I can accept them, though. And I can be kind toward them.

Practicing acceptance simply means that I accept that these things are a part of me. They are part of the broad range of emotional responses that I have inherited as a mammal and as a human being. I didn’t choose to have them. It makes no sense for me to judge myself harshly for having these habits. I don’t need to hate myself simply for being human.

An audience member at a discussion between two Buddhist teachers described how she came to see that it was possible for her to have compassion for herself:

I’ve been thinking a lot about loving myself, but I felt like I would have to like everything about myself to love myself.
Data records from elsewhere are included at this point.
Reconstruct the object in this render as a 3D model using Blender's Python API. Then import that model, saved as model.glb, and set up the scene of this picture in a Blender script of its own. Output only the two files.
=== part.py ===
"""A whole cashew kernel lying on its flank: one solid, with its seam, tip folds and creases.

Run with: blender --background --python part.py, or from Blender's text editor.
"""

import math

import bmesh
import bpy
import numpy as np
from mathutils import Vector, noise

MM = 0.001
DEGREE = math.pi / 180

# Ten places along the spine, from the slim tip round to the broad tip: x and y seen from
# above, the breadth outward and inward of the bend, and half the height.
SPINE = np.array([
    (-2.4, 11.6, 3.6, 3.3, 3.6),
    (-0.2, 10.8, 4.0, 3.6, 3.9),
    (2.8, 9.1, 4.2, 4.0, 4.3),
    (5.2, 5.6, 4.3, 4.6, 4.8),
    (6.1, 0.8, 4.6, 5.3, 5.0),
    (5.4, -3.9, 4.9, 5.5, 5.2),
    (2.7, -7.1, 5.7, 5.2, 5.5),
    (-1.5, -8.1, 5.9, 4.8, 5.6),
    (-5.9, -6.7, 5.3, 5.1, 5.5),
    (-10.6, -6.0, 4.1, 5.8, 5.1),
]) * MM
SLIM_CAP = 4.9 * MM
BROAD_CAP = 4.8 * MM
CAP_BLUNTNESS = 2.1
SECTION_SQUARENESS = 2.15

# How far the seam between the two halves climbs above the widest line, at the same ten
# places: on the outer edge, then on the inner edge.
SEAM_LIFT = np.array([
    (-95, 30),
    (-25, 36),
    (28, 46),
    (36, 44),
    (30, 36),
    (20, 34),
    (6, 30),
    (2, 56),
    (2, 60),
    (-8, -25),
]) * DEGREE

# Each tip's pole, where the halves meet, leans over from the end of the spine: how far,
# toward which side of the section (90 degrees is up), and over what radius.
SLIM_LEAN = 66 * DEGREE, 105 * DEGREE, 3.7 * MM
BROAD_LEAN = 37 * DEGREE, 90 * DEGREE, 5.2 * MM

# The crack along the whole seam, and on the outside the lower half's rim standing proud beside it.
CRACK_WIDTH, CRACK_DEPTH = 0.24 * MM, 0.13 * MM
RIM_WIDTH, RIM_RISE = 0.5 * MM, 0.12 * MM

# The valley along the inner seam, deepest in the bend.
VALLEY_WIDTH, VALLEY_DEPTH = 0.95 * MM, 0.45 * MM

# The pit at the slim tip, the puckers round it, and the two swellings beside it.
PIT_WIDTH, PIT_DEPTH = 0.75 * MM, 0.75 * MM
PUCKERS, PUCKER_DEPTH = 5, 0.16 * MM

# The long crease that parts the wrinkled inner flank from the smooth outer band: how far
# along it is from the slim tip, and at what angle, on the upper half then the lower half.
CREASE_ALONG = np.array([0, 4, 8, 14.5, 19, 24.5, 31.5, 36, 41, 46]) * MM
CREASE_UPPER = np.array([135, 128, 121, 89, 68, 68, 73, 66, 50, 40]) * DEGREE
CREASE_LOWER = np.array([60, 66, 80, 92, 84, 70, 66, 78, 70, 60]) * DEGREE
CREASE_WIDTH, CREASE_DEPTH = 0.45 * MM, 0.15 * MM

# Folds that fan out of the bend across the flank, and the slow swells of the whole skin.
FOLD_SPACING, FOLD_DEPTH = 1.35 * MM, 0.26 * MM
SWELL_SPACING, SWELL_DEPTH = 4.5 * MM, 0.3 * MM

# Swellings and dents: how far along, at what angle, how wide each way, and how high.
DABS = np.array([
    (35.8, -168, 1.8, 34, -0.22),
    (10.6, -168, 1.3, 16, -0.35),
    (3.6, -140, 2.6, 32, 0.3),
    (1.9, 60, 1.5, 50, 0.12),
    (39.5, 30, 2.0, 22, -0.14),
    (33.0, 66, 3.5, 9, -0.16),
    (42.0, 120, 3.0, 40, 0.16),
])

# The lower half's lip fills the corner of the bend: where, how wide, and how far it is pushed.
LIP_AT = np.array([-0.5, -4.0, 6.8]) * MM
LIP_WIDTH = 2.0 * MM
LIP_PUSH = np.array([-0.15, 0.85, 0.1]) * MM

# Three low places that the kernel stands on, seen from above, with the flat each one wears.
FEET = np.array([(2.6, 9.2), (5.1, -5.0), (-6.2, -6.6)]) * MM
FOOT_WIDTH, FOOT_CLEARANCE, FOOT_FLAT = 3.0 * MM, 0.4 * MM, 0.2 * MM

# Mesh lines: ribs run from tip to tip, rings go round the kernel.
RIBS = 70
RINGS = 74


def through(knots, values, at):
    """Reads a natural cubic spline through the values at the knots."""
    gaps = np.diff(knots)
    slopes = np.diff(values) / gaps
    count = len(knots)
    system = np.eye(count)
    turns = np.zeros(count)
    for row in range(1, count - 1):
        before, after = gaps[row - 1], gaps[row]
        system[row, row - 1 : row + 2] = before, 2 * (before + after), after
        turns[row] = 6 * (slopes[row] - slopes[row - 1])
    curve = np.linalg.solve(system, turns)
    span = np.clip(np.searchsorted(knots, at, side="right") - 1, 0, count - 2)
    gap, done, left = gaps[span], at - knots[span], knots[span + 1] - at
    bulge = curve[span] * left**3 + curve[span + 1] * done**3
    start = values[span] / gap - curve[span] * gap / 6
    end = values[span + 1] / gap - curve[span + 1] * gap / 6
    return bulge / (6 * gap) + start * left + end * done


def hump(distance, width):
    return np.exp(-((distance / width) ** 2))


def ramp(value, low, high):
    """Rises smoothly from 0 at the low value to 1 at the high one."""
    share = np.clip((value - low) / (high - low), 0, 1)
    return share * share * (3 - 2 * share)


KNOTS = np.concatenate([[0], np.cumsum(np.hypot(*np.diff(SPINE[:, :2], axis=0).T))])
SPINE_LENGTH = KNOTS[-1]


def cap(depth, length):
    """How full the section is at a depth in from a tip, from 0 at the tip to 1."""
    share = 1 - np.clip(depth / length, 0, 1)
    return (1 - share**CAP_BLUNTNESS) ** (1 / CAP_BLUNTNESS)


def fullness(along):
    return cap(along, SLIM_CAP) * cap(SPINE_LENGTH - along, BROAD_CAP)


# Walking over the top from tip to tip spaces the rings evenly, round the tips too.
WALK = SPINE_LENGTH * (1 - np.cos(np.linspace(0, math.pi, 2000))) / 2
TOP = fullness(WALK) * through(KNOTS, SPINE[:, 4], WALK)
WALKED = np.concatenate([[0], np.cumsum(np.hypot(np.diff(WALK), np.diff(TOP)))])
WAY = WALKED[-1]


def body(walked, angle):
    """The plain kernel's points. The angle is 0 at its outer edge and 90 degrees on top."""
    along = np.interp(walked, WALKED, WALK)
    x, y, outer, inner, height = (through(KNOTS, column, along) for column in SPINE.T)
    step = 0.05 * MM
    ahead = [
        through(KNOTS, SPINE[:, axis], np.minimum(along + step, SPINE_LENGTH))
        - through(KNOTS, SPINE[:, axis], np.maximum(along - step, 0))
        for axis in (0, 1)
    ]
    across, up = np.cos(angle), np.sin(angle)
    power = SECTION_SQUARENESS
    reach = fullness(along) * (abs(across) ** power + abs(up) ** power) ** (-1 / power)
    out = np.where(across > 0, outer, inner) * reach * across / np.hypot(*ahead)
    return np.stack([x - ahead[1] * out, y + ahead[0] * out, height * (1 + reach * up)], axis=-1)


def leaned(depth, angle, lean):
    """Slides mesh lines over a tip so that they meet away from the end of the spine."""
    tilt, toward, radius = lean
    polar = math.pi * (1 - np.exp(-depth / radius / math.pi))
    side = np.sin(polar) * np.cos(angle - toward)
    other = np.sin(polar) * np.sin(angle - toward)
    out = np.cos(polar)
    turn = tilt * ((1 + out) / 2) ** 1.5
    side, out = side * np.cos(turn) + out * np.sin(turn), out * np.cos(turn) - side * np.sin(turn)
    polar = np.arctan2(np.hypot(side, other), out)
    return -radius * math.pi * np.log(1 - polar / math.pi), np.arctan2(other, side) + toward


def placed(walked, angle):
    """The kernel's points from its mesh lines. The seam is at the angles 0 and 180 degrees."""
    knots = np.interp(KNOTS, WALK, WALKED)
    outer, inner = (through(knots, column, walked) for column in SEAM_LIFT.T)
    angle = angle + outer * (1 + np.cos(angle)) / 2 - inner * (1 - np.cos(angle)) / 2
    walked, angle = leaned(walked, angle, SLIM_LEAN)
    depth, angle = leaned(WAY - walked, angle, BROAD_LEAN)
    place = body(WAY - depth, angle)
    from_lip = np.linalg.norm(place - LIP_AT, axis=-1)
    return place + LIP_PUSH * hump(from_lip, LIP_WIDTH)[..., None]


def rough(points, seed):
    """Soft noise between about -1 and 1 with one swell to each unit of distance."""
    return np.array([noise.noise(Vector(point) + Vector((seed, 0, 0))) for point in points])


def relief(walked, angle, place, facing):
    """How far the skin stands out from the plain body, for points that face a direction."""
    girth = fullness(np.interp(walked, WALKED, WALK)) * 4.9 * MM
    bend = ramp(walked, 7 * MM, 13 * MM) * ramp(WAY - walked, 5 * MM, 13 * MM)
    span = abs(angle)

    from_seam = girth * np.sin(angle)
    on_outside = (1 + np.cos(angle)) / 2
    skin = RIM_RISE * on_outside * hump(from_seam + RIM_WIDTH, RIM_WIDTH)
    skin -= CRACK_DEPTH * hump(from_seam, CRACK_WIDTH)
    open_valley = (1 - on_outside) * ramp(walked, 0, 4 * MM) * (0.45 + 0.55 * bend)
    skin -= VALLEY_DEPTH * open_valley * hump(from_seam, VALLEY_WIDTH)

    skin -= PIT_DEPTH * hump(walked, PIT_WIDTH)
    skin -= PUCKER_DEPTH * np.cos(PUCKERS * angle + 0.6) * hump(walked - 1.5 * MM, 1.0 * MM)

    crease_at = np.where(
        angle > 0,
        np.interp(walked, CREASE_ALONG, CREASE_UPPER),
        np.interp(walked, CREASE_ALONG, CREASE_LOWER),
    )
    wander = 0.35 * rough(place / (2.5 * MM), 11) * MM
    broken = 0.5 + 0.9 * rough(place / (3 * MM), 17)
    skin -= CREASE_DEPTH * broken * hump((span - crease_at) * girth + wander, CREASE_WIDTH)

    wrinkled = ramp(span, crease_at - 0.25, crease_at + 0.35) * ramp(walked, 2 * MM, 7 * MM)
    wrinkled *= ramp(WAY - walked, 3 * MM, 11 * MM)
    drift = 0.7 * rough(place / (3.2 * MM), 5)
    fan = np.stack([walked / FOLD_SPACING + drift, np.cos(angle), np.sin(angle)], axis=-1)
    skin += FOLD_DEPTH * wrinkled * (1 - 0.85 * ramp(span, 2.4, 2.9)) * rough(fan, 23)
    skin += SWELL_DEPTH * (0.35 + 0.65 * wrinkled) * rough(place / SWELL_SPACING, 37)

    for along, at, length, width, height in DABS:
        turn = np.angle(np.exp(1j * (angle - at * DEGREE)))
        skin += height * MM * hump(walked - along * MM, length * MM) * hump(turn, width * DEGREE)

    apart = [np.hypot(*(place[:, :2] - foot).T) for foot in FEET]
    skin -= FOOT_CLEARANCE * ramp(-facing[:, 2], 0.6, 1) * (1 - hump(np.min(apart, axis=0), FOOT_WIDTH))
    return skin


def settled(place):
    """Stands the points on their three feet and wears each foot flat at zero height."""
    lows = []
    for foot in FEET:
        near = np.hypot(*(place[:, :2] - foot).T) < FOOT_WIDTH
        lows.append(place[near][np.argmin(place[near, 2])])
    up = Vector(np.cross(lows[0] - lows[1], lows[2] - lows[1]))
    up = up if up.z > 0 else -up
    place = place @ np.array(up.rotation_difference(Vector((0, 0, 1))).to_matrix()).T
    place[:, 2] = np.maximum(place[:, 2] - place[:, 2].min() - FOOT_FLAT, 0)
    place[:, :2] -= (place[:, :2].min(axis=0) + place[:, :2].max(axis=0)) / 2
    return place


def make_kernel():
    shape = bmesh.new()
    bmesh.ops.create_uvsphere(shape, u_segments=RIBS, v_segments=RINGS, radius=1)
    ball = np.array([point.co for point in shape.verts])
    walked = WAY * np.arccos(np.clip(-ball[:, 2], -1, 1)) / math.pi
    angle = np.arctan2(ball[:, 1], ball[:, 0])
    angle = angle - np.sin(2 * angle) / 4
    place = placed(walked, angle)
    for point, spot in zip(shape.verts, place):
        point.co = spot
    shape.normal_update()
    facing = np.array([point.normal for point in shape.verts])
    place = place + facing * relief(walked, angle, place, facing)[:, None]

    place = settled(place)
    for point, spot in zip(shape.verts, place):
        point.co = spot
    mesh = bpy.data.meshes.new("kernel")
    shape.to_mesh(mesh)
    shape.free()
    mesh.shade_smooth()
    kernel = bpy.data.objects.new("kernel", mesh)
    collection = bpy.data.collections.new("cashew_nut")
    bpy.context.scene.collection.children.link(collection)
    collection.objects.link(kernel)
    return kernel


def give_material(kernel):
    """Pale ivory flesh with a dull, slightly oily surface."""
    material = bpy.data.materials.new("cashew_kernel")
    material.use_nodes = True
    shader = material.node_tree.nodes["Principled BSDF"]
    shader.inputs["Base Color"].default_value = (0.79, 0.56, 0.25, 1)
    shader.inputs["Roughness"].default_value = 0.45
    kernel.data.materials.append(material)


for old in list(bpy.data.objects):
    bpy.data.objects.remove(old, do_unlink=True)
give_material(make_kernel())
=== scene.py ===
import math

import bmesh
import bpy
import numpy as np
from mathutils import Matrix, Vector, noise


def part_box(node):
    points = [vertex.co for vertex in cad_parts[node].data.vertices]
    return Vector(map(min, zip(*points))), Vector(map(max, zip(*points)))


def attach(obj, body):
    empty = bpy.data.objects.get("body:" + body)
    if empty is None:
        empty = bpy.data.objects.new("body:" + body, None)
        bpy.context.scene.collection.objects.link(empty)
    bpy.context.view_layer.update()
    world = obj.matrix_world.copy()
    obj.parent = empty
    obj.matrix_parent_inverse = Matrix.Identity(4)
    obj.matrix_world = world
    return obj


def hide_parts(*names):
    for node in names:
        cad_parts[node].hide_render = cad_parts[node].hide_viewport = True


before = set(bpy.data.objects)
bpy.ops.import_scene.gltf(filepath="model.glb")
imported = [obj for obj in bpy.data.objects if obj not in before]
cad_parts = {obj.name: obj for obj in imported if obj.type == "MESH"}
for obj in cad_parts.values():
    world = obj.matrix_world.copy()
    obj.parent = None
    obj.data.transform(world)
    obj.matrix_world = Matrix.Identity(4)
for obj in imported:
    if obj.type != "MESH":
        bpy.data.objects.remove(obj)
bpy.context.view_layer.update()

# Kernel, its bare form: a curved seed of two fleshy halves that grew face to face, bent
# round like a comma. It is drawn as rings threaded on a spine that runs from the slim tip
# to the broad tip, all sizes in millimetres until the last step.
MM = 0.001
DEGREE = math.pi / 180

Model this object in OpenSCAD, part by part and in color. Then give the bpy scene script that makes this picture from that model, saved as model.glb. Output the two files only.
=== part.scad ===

But then I had a realization … that I could just have some compassion toward myself. I don’t necessarily have to like every part of myself.

It’s possible for us to relate with kindness and compassion to every part of ourselves, including those destructive tendencies I’ve described. I can recognize that they are born from suffering. Our unskillful habits are simply ways of trying to deal with painful feelings that have arisen. Irritability tries to keep at bay some source of distress. Jealousy wants us to have for ourselves a benefit that someone else has access to. Doubt tries to analyze what’s not going right in our lives. Every single unskillful impulse any of us has represents an attempt to find peace and happiness. The problem with them is not that they are “bad,” but that they don’t work.

One of the most radical things the Buddha said was that if letting go of unskillful habits caused pain rather than brought us peace, he wouldn’t have taught us to do it. He didn’t seem to see them as inherently bad. He’d have encouraged us to keep on going with our greed, hatred, and delusion if they actually made us happy. But they don’t.

Our task is to find better strategies. This is what developing “skillfulness” involves—finding ways of being that actually bring about peace and harmony. To lack skill means aiming to create happiness but instead bringing about suffering and conflict.

When we react to our unskillful tendencies by hating them we’re treating them as if they were enemies. They aren’t. They’re just confused friends. They’re trying to benefit us, but most of the time failing. Once we start to empathize with what these confused friends are trying to do for us, we can find more skillful ways to accomplish the same aims. Mindfulness and self-compassion are the most powerful tools we have for doing that.

Our irritability and hatred maybe trying (and failing) to keep some source of distress out of our experience. We’re trying to push the distress out of our lives. Mindful self-compassion helps us see that it’s not the unpleasant feeling that’s our real problem, but our resistance to it. It allows us to be present with painful feelings until they pass, naturally, and can open up the way for us to have fondness and appreciation for whatever it was we were irritated by.

Jealousy may want us to grasp for ourselves some benefit that another has access to (this is of course painful), but self-compassion can help soothe the pain of grasping and also help us feel a sense of abundance; there is so much kindness we can show to ourselves! And this can allow us to feel glad for the other person.

Self-doubt may be a clumsy way of trying to discover if there’s something wrong in the way we are. Mindful self-compassion can help reassure the uncertain part of us, seeing that there’s nothing going on that we can’t work with, reminding us to trust in our practice, and helping us to see our inherent goodness.

In all cases empathizing with our unskillful tendencies helps us to be happier.

Practicing self-compassion is like learning to be a kind and wise parent to ourselves. If our children act badly in some way, they do not need either our hatred. That wouldn’t be helpful for them. Neither, however, should we blindly approve of everything they do. That wouldn’t help them either. When our children act badly they need our kindness, our empathy, and wise guidance.

And this, too, is how we need to learn to relate to ourselves if we want to flourish and be happy in the long-term.